### GOAL
Take the data below and repeat it exactly.

### PROVIDED MATERIAL

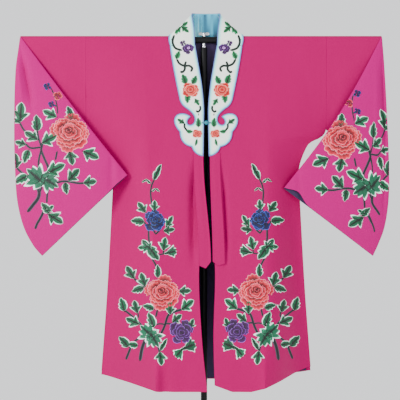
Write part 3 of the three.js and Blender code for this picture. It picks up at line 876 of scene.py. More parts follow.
# Distance across from the robe's centre, and drop, from the outer shoulder to the neck
COLLAR_TOP = 26.0
COLLAR_THICKNESS = 2.4
COLLAR_STAND = 14.4  # how far forward the back of its flat front is at the top
COLLAR_LEAN = 0.0929  # and how much further for each mm down
BAND_WIDTH = 74.0  # of the neck band
COLLAR_PATH = stretches((108, 26), [
    [(100, 90), (79, 186)],
    [(76, 208), (58, 219)],
    [(40, 232), (30, 244), (33, 258)],
    [(37, 273), (55, 274), (57, 262)],
    [(57, 252), (47, 245)],
    [(56, 236), (76, 232), (87, 241)],
    [(100, 254), (92, 274), (77, 290)],
    [(77, 312), (66, 330), (42, 334)],
    [(34, 358), (9, 362)],
    [(7, 230)],
    [(8, 186), (16, 132)],
    [(34, 26)],
])


def collar_forward(drop):
    """How far forward the back of the collar's flat front stands."""
    return COLLAR_STAND + (drop - COLLAR_TOP) * COLLAR_LEAN


def distance_to_path(places, path):
    """How far each place is from an open path."""
    best = np.full(len(places), 1e9)
    for a, b in zip(path, path[1:]):
        step = b - a
        t = clamp(((places - a) @ step) / (step @ step))
        best = np.minimum(best, np.hypot(*(places - a - t[:, None] * step).T))
    return best


def write_edge(piece, distance):
    """Keeps each vertex's distance from the edge, in mm, for the material to read."""
    layer = piece.data.attributes.new("edge", "FLOAT", "POINT")
    layer.data.foreach_set("value", distance.astype(np.float32))


def collar_plate(side):
    """The flat front: triangles inside the outline, with rings of points along its edge."""
    sign = SIDES[side]
    outline = COLLAR_PATH
    steps = np.roll(outline, -1, axis=0) - np.roll(outline, 1, axis=0)
    inward = np.column_stack([-steps[:, 1], steps[:, 0]]) / np.hypot(*steps.T)[:, None]
    closed = np.vstack([outline, outline[:1]])
    inner = []
    for reach in (0.8, 2, 3.6, 5.8, 8.4):
        for ring in (outline + inward * reach, outline - inward * reach):
            inner.append(ring[distance_to_path(ring, closed) > reach - 0.1])
    across, down = np.meshgrid(np.arange(9, 108, 6.0), np.arange(30, 362, 6.0))
    lattice = np.column_stack([across.ravel(), down.ravel()])
    inner.append(lattice[distance_to_path(lattice, closed) > 11])
    places = [Vector(p) for p in np.vstack([outline, *inner])]
    rim = list(range(len(outline)))
    made = delaunay_2d_cdt(places, [], [rim], 1, 1e-5)
    flat, faces = np.array([p[:] for p in made[0]]), made[2]
    distance = distance_to_path(flat, COLLAR_PATH)
    roll = 1.3 * np.exp(-distance / 1.2)
    forward = collar_forward(flat[:, 1]) + COLLAR_THICKNESS - roll
    placed = np.column_stack([GARMENT_X + sign * flat[:, 0], -forward, SHOULDER - flat[:, 1]]) * MM
    piece = mesh_piece(f"collar_{side}_satin", placed.tolist(), [], faces)
    write_edge(piece, distance)
    turn_outwards(piece, (0, -1, 0))
    return piece


# %% Neck band
# The seam on the robe and the free edge above it, from the shoulder round to the centre back.
# Columns: distance out, place behind the bar and height above the shoulder line, of the seam
# and then of the free edge
NECK_BAND = np.array([
    (108, -15.7, -30, 34, -15.7, -30), (111, -14.4, -12.1, 36, -15, 10), (110, -10.8, -1, 39, -12, 36),
    (108, 0, 2.5, 42, -3, 57), (103, 10.3, -1.8, 42, 11, 68), (88, 14.6, -14, 34, 22, 70),
    (50, 14.8, -24, 18, 25, 70), (0.15, 14.8, -24, 0.15, 26, 70),
], float)
band_curves = [smooth(list(zip(range(len(NECK_BAND)), column))) for column in NECK_BAND.T]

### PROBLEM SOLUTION
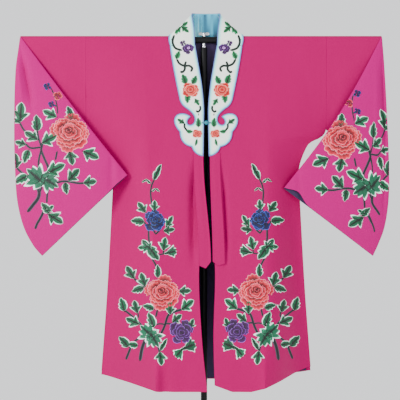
Write part 3 of the three.js and Blender code for this picture. It picks up at line 876 of scene.py. More parts follow.
# Distance across from the robe's centre, and drop, from the outer shoulder to the neck
COLLAR_TOP = 26.0
COLLAR_THICKNESS = 2.4
COLLAR_STAND = 14.4  # how far forward the back of its flat front is at the top
COLLAR_LEAN = 0.0929  # and how much further for each mm down
BAND_WIDTH = 74.0  # of the neck band
COLLAR_PATH = stretches((108, 26), [
    [(100, 90), (79, 186)],
    [(76, 208), (58, 219)],
    [(40, 232), (30, 244), (33, 258)],
    [(37, 273), (55, 274), (57, 262)],
    [(57, 252), (47, 245)],
    [(56, 236), (76, 232), (87, 241)],
    [(100, 254), (92, 274), (77, 290)],
    [(77, 312), (66, 330), (42, 334)],
    [(34, 358), (9, 362)],
    [(7, 230)],
    [(8, 186), (16, 132)],
    [(34, 26)],
])


def collar_forward(drop):
    """How far forward the back of the collar's flat front stands."""
    return COLLAR_STAND + (drop - COLLAR_TOP) * COLLAR_LEAN


def distance_to_path(places, path):
    """How far each place is from an open path."""
    best = np.full(len(places), 1e9)
    for a, b in zip(path, path[1:]):
        step = b - a
        t = clamp(((places - a) @ step) / (step @ step))
        best = np.minimum(best, np.hypot(*(places - a - t[:, None] * step).T))
    return best


def write_edge(piece, distance):
    """Keeps each vertex's distance from the edge, in mm, for the material to read."""
    layer = piece.data.attributes.new("edge", "FLOAT", "POINT")
    layer.data.foreach_set("value", distance.astype(np.float32))


def collar_plate(side):
    """The flat front: triangles inside the outline, with rings of points along its edge."""
    sign = SIDES[side]
    outline = COLLAR_PATH
    steps = np.roll(outline, -1, axis=0) - np.roll(outline, 1, axis=0)
    inward = np.column_stack([-steps[:, 1], steps[:, 0]]) / np.hypot(*steps.T)[:, None]
    closed = np.vstack([outline, outline[:1]])
    inner = []
    for reach in (0.8, 2, 3.6, 5.8, 8.4):
        for ring in (outline + inward * reach, outline - inward * reach):
            inner.append(ring[distance_to_path(ring, closed) > reach - 0.1])
    across, down = np.meshgrid(np.arange(9, 108, 6.0), np.arange(30, 362, 6.0))
    lattice = np.column_stack([across.ravel(), down.ravel()])
    inner.append(lattice[distance_to_path(lattice, closed) > 11])
    places = [Vector(p) for p in np.vstack([outline, *inner])]
    rim = list(range(len(outline)))
    made = delaunay_2d_cdt(places, [], [rim], 1, 1e-5)
    flat, faces = np.array([p[:] for p in made[0]]), made[2]
    distance = distance_to_path(flat, COLLAR_PATH)
    roll = 1.3 * np.exp(-distance / 1.2)
    forward = collar_forward(flat[:, 1]) + COLLAR_THICKNESS - roll
    placed = np.column_stack([GARMENT_X + sign * flat[:, 0], -forward, SHOULDER - flat[:, 1]]) * MM
    piece = mesh_piece(f"collar_{side}_satin", placed.tolist(), [], faces)
    write_edge(piece, distance)
    turn_outwards(piece, (0, -1, 0))
    return piece


# %% Neck band
# The seam on the robe and the free edge above it, from the shoulder round to the centre back.
# Columns: distance out, place behind the bar and height above the shoulder line, of the seam
# and then of the free edge
NECK_BAND = np.array([
    (108, -15.7, -30, 34, -15.7, -30), (111, -14.4, -12.1, 36, -15, 10), (110, -10.8, -1, 39, -12, 36),
    (108, 0, 2.5, 42, -3, 57), (103, 10.3, -1.8, 42, 11, 68), (88, 14.6, -14, 34, 22, 70),
    (50, 14.8, -24, 18, 25, 70), (0.15, 14.8, -24, 0.15, 26, 70),
], float)
band_curves = [smooth(list(zip(range(len(NECK_BAND)), column))) for column in NECK_BAND.T]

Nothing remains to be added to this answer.